◆ GIVEN EXERCISE: Repeat exactly, and only, the lines from the one that contains "make_deck_screws()" through the one that contains "in imported if", both ends included.

◆ INFORMATION PROVIDED:
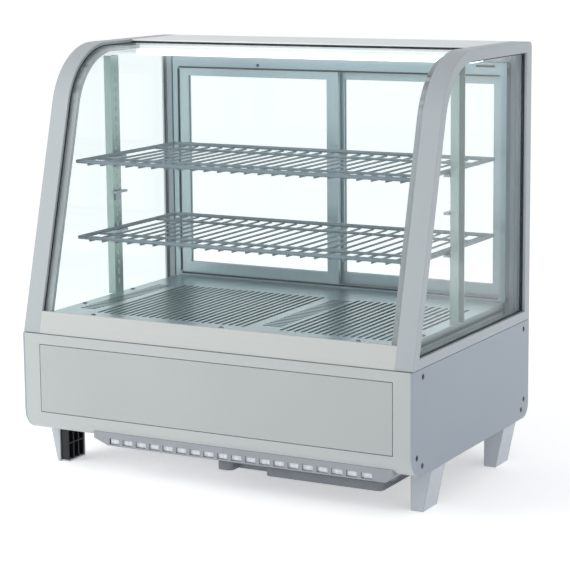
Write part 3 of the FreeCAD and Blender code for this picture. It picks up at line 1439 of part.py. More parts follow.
# ---------------------------------------------------------------------------
# Build, check and export
# ---------------------------------------------------------------------------
def check(items):
    """Stop on any failed object or empty, broken shape."""
    failed = [item.Label for item in doc.Objects
              if "Invalid" in item.State or "Error" in item.State]
    if failed:
        raise RuntimeError(f"failed objects: {failed}")
    for node, item in items:
        shape = item.Shape
        if shape.isNull() or not shape.isValid() or not shape.Solids:
            raise RuntimeError(f"{node} has no valid solid")


def export(items):
    os.makedirs("parts", exist_ok=True)
    for node, item in items:
        item.Shape.exportStep(f"parts/{node}.step")


def main():
    make_chassis()
    make_front()
    make_side_panels()
    make_casing_screws()
    make_rear_panel()
    make_grille()
    make_drain_pan()
    make_feet()
    make_rib_inserts()
    make_side_frames()
    make_side_glass()
    make_front_glass()
    make_sill()
    make_top()
    make_lamp()
    make_tracks()
    make_jambs()
    make_doors()
    make_pilasters()
    make_clips()
    make_shelf("upper_shelf", upper_level)
    make_shelf("lower_shelf", lower_level)
    make_deck()
    make_deck_screws()
    make_tank()
    make_cold_side()
    make_hot_side()
    make_compressor()
    make_pipes()
    make_control_panel()
    make_knob()
    make_gland()
    doc.recompute()
    check(sub_parts)
    export(sub_parts)
    for node, item in sub_parts:
        box_of = item.Shape.BoundBox
        print(f"{node}: {len(item.Shape.Solids)} solid(s), {item.Shape.Volume / 1000:.1f} cm3, "
              f"x {box_of.XMin:.1f}..{box_of.XMax:.1f} y {box_of.YMin:.1f}..{box_of.YMax:.1f} "
              f"z {box_of.ZMin:.1f}..{box_of.ZMax:.1f}")
    print(len(sub_parts), "nodes")


main()
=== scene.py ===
# %% [markdown]
# # A chilled glass merchandiser for a counter
#
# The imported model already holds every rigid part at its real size. This script
# gives those parts the finishes of the real case, adds the small pieces that
# only the eye needs, and sets up the camera and the studio. Everything is in
# metres: +X runs along the front, +Y runs to the rear and +Z is up.

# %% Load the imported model
import json
import math

import bmesh
import bpy
from mathutils import Matrix, Vector


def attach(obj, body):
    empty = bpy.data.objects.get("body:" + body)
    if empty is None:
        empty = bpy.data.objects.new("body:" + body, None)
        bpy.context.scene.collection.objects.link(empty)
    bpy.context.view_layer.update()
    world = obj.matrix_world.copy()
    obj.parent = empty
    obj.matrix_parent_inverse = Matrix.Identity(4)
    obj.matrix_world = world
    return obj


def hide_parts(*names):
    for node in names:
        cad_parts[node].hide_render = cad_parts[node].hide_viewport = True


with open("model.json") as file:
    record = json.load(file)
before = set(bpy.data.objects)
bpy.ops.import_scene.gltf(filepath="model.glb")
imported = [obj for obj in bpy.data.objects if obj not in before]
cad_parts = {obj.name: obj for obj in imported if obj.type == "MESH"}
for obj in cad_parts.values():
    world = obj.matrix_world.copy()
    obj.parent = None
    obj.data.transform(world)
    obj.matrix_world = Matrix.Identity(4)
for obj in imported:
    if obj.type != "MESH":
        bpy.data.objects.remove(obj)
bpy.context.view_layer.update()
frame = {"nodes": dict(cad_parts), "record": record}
nodes = frame["nodes"]
MM = 0.001

# %% [markdown]
# ## Camera
#
# The case is seen from the front, a little to the right and a little above
# the middle. A long lens from three metres away keeps its upright edges nearly
# parallel, as in a catalogue view. The camera is aimed by three angles, so its
# place follows from them instead of being typed in.

# %% Camera
camera_azimuth = math.radians(28.72)
camera_height_angle = math.radians(9.33)
camera_roll = math.radians(-0.57)
camera_distance = 3.218
camera_aim = Vector((0, 0, 0.337))

back = Vector((
    math.sin(camera_azimuth) * math.cos(camera_height_angle),
    -math.cos(camera_azimuth) * math.cos(camera_height_angle),
    math.sin(camera_height_angle),
))
level_right = Vector((math.cos(camera_azimuth), math.sin(camera_azimuth), 0))
level_up = back.cross(level_right)
right = level_right * math.cos(camera_roll) + level_up * math.sin(camera_roll)
up = level_up * math.cos(camera_roll) - level_right * math.sin(camera_roll)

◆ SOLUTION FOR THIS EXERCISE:
    make_deck_screws()
    make_tank()
    make_cold_side()
    make_hot_side()
    make_compressor()
    make_pipes()
    make_control_panel()
    make_knob()
    make_gland()
    doc.recompute()
    check(sub_parts)
    export(sub_parts)
    for node, item in sub_parts:
        box_of = item.Shape.BoundBox
        print(f"{node}: {len(item.Shape.Solids)} solid(s), {item.Shape.Volume / 1000:.1f} cm3, "
              f"x {box_of.XMin:.1f}..{box_of.XMax:.1f} y {box_of.YMin:.1f}..{box_of.YMax:.1f} "
              f"z {box_of.ZMin:.1f}..{box_of.ZMax:.1f}")
    print(len(sub_parts), "nodes")


main()
=== scene.py ===
# %% [markdown]
# # A chilled glass merchandiser for a counter
#
# The imported model already holds every rigid part at its real size. This script
# gives those parts the finishes of the real case, adds the small pieces that
# only the eye needs, and sets up the camera and the studio. Everything is in
# metres: +X runs along the front, +Y runs to the rear and +Z is up.

# %% Load the imported model
import json
import math

import bmesh
import bpy
from mathutils import Matrix, Vector


def attach(obj, body):
    empty = bpy.data.objects.get("body:" + body)
    if empty is None:
        empty = bpy.data.objects.new("body:" + body, None)
        bpy.context.scene.collection.objects.link(empty)
    bpy.context.view_layer.update()
    world = obj.matrix_world.copy()
    obj.parent = empty
    obj.matrix_parent_inverse = Matrix.Identity(4)
    obj.matrix_world = world
    return obj


def hide_parts(*names):
    for node in names:
        cad_parts[node].hide_render = cad_parts[node].hide_viewport = True


with open("model.json") as file:
    record = json.load(file)
before = set(bpy.data.objects)
bpy.ops.import_scene.gltf(filepath="model.glb")
imported = [obj for obj in bpy.data.objects if obj not in before]
cad_parts = {obj.name: obj for obj in imported if obj.type == "MESH"}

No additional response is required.